How does Salad billing compare to RunPod for short jobs?

Both platforms bill per second of actual runtime. Salad does not charge for container initialization time (model download, startup). RunPod starts billing when the pod launches. For very short jobs, Salad's zero-cost init is an advantage. For jobs longer than 10 minutes, the difference is negligible and the hourly rate matters more.

Can I mix Salad and RunPod in the same pipeline?

Yes. A common pattern: use Salad for bulk batch generation (lowest cost) and RunPod for real-time user-facing requests (reliable latency). Both expose HTTP endpoints - your job dispatcher sends requests to whichever pool has capacity and meets the latency requirement.

What's the minimum number of replicas on Salad?

Salad supports 1 replica minimum, but running a single replica negates the reliability model - if that node dies, you have zero capacity until a replacement spins up. For production inference, run at least 2–3 replicas to maintain continuous throughput during node replacement events.

Does Salad support GPU models newer than the RTX 4090?

Yes. Salad's pricing page lists RTX 5090 at $0.25/hr (Low priority) and RTX 5080 at $0.18/hr, as consumer Blackwell GPUs enter the gaming market and owners onboard their machines. Availability of newer models is lower than the RTX 4090 initially, but increases as the installed base grows.

Does Salad support persistent GPU reservations for real-time inference?

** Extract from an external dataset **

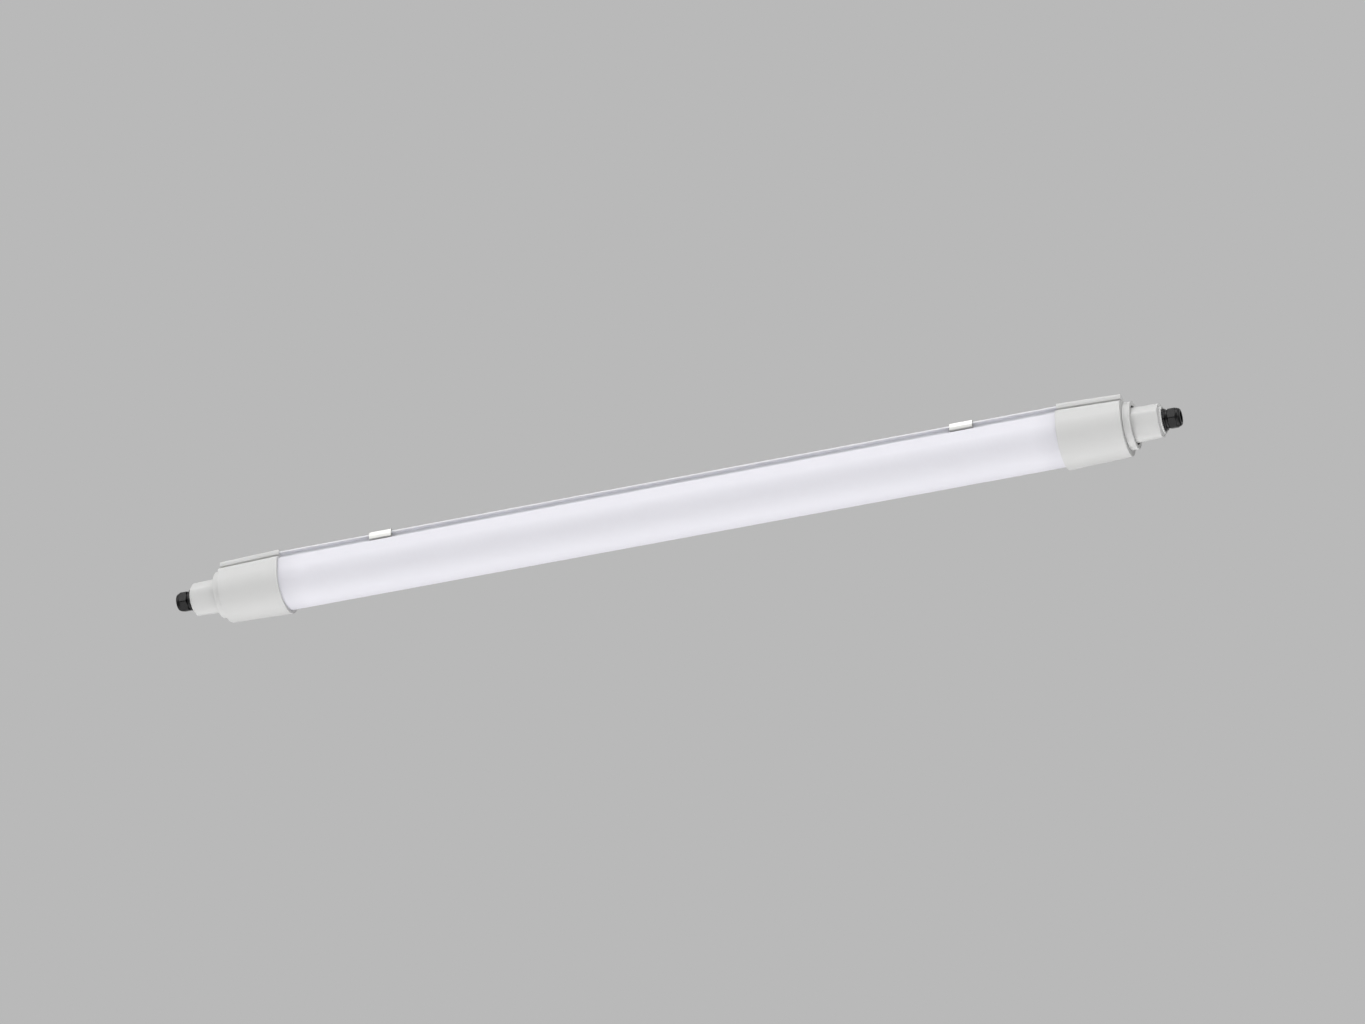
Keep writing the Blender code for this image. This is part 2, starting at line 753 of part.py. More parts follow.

No. Salad's model is built around distributed consumer GPUs that are reclaimed by their owners periodically. There are no persistent GPU reservations in the traditional sense - Salad maintains your replica count across the network, but individual nodes come and go. For real-time inference requiring a single stable GPU connection (e.g., a streaming generation endpoint), RunPod Secure Cloud is more appropriate. Salad excels at stateless batch inference with durable job queues.